Frequently Asked Questions
What does Xcel Energy do and where does it operate?
Xcel Energy is a regulated utility holding company that provides electricity and natural gas to millions of customers across eight states, including Colorado, Minnesota, Texas, New Mexico, Wisconsin, and the Dakotas, through subsidiaries such as Public Service Company of Colorado, Northern States Power, and Southwestern Public Service.
How does Xcel Energy make money?
It invests capital in regulated assets — power plants, renewables, transmission, and distribution and gas systems — and earns a regulator-approved rate of return on that rate base, plus recovery of operating and fuel costs through customer rates. Growth comes mainly from expanding the rate base via its capital investment program.
What should I watch for in Xcel Energy's SEC filings?

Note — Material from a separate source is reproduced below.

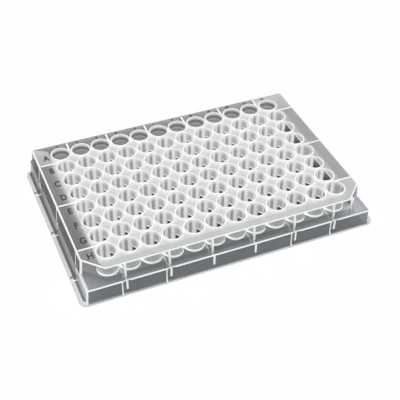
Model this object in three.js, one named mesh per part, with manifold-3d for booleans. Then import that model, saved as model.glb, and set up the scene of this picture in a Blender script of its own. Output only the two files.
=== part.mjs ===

Focus on rate-case outcomes and allowed ROEs, the multi-year capital expenditure and rate-base plan, fuel-cost recovery mechanisms, wildfire and litigation disclosures in 8-Ks and contingency notes, financing/debt activity, and segment results for the electric and natural gas businesses.
What are the biggest risks for Xcel Energy investors?
Key risks include unfavorable regulatory and rate-case decisions, wildfire-related liability in western states, sensitivity to interest rates given heavy debt use, execution risk on its large clean-energy capital program, and weather-driven swings in demand and fuel costs.